*CHALLENGE*: From the data that follows, report how many lines hold the string "thing", giving only the number.
'''
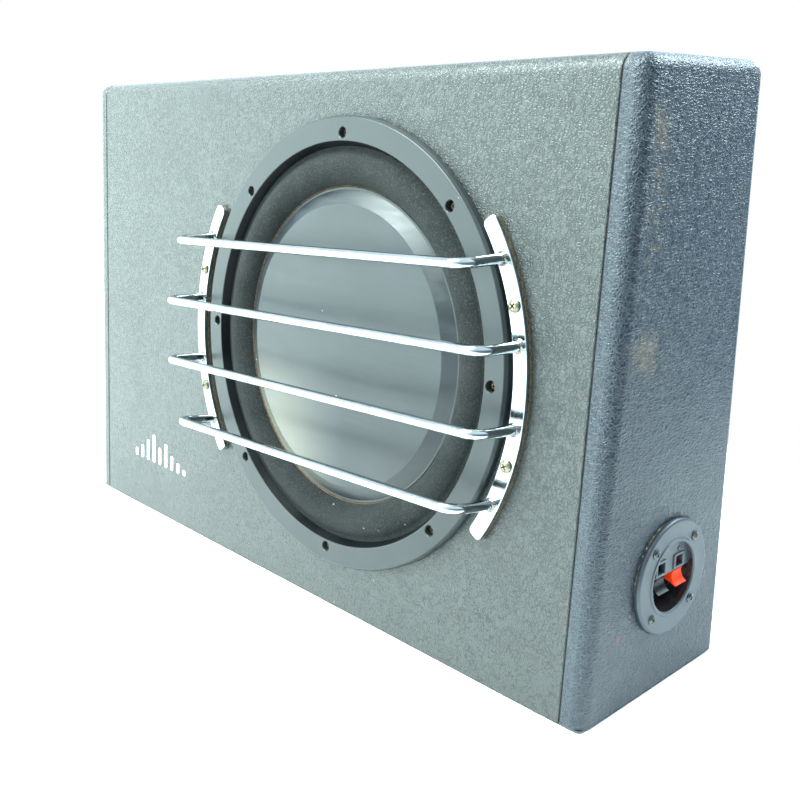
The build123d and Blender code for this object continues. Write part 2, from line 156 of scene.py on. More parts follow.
def inset(outline, distances):
    """An anticlockwise outline moved inwards, by one distance or by one for each point."""
    count = len(outline)
    moved = []
    for i, (here, distance) in enumerate(zip(outline, for_each(distances, count))):
        into = (here - outline[i - 1]).normalized()
        out = (outline[(i + 1) % count] - here).normalized()
        along = (into + out).normalized()
        inwards = Vector((-along.y, along.x, 0))
        moved.append(here + inwards * distance / max(0.6, along.dot(out)))
    return moved


def at_height(outline, height):
    """A flat outline lifted to a height."""
    return [Vector((point.x, point.y, height)) for point in outline]


def loft(rings, closed=True, first_cap=True, last_cap=True):
    """A skin over rings that have the same number of points."""
    shape = bmesh.new()
    rows = [[shape.verts.new(point) for point in ring] for ring in rings]
    for low, high in zip(rows, rows[1:]):
        for i in range(len(low) if closed else len(low) - 1):
            j = (i + 1) % len(low)
            shape.faces.new((low[i], low[j], high[j], high[i]))
    if first_cap:
        shape.faces.new(rows[0])
    if last_cap:
        shape.faces.new(rows[-1])
    return shape


def plate(outline, low, high, edge=0.5, steps=4):
    """A flat piece on an anticlockwise outline, with its upper edge rounded."""
    rings = [at_height(outline, low)]
    for k in range(steps + 1):
        angle = pi / 2 * k / steps
        ring = inset(outline, edge * (1 - cos(angle)))
        rings.append(at_height(ring, high - edge * (1 - sin(angle))))
    return loft(rings)


def circle(radius, steps, height=0):
    """Points round the Z axis."""
    return [polar(radius, 2 * pi * k / steps, height) for k in range(steps)]


def lathe(profile, steps=160, closed=True):
    """A profile of (radius, height), or of such vectors, turned about Z."""
    shape = bmesh.new()
    rings = []
    for radius, height, *_ in profile:
        ring = circle(radius, steps, height)
        on_axis = radius < 1e-6
        rings.append([shape.verts.new(point) for point in (ring[:1] if on_axis else ring)])
    pairs = list(zip(rings, rings[1:] + rings[:1]))
    for low, high in pairs if closed else pairs[:-1]:
        for k in range(steps):
            corners = []
            for ring, n in ((low, k), (low, k + 1), (high, k + 1), (high, k)):
                corner = ring[n % len(ring)]
                if corner not in corners:
                    corners.append(corner)
            if len(corners) > 2:
                shape.faces.new(corners)
    return shape


def tube(path, radius, sides):
    """A round bar along a path, with flat ends."""
    rings = []
    across = None
    for i, here in enumerate(path):
        before = path[max(i - 1, 0)]
        after = path[min(i + 1, len(path) - 1)]
        along = (after - before).normalized()
        if across is None:
            across = along.orthogonal().normalized()
        across = (across - along * along.dot(across)).normalized()
        up = along.cross(across)
        rings.append([
            here + (across * cos(2 * pi * k / sides) + up * sin(2 * pi * k / sides)) * radius
            for k in range(sides)
        ])
    return loft(rings)


def joined(*shapes):
    """Several shapes as one."""
    whole = bmesh.new()
    for shape in shapes:
        part = bpy.data.meshes.new("part")
        shape.to_mesh(part)
        shape.free()
        whole.from_mesh(part)
        bpy.data.meshes.remove(part)
    return whole


def shifted(shape, *offset, turn=None):
    """A shape turned by a matrix, if one is given, and moved."""
    if turn is not None:
        shape.transform(turn.to_4x4())
    shape.transform(Matrix.Translation(offset))
    return shape


def mesh_of(name, shape):
    """A mesh from a shape, with its faces turned outwards."""
    bmesh.ops.recalc_face_normals(shape, faces=shape.faces)
    mesh = bpy.data.meshes.new(name)
    shape.to_mesh(mesh)
    shape.free()
    return mesh


def placed(name, data):
    """A new object in the scene."""
    thing = bpy.data.objects.new(name, data)
    bpy.context.scene.collection.objects.link(thing)
    return thing


def carved(shape, *cutters):
    """A shape with the volumes of the cutters taken away."""
    target = placed("target", mesh_of("target", shape))
    tools = [placed("tool", mesh_of("tool", cutter)) for cutter in cutters]
    for tool in tools:
        cut = target.modifiers.new("cut", "BOOLEAN")
        cut.object = tool
        cut.operation = "DIFFERENCE"
        cut.solver = "EXACT"
    result = bmesh.new()
    result.from_object(target, bpy.context.evaluated_depsgraph_get())
    for thing in (target, *tools):
        mesh = thing.data
        bpy.data.objects.remove(thing)
        bpy.data.meshes.remove(mesh)
    return result


def roughened(shape, amount, size, where=lambda point: True):
    """Moves points that pass a test along their normals by noise, amount high, size wide."""
    shape.normal_update()
    for vertex in shape.verts:
        lift = noise.noise(vertex.co / size) * amount * where(vertex.co)
        vertex.co += vertex.normal * lift
    return shape


def box(low, high):
    """A plain block to cut with."""
    shape = bmesh.new()
    bmesh.ops.create_cube(shape, size=1)
    low, high = Vector(low), Vector(high)
    shape.transform(Matrix.Translation((low + high) / 2) @ Matrix.Diagonal((*(high - low), 1)))
    return shape


def second_look(shape, where):
    """Faces whose radius and height pass a test get the second of the piece's looks."""
    for face in shape.faces:
        centre = face.calc_center_median()
        face.material_index = int(where(centre.xy.length, centre.z))


def piece(name, shape, where, slot, nodes=(), body="cabinet", sharp=32, looks=()):
    """Turns a shape into a piece of the object, in place of the CAD nodes it stands for.

    It has the finish of its slot, or the finishes named in looks. With no body, it is
    left unattached.
    """
    mesh = mesh_of(name, shape)
    mesh.transform(where)
    mesh.shade_smooth()
    mesh.set_sharp_from_angle(angle=radians(sharp))
    for look in looks or [slot]:
        mesh.materials.append(finishes[look])
    thing = placed(name, mesh)
    thing.modifiers.new("weighted", "WEIGHTED_NORMAL").keep_sharp = True
    if nodes:
        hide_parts(*nodes)
    if body:
        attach(thing, body)
    return thing


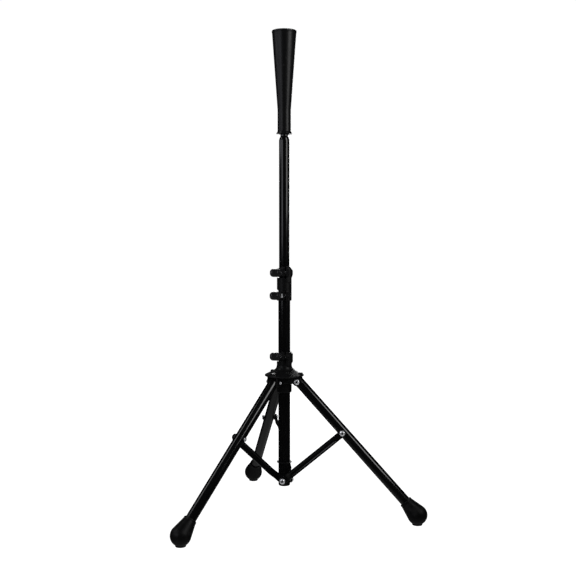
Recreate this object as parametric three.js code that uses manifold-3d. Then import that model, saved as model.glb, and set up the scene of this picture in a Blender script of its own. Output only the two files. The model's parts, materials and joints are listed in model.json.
'''
*COMPLETE OUTPUT*: 10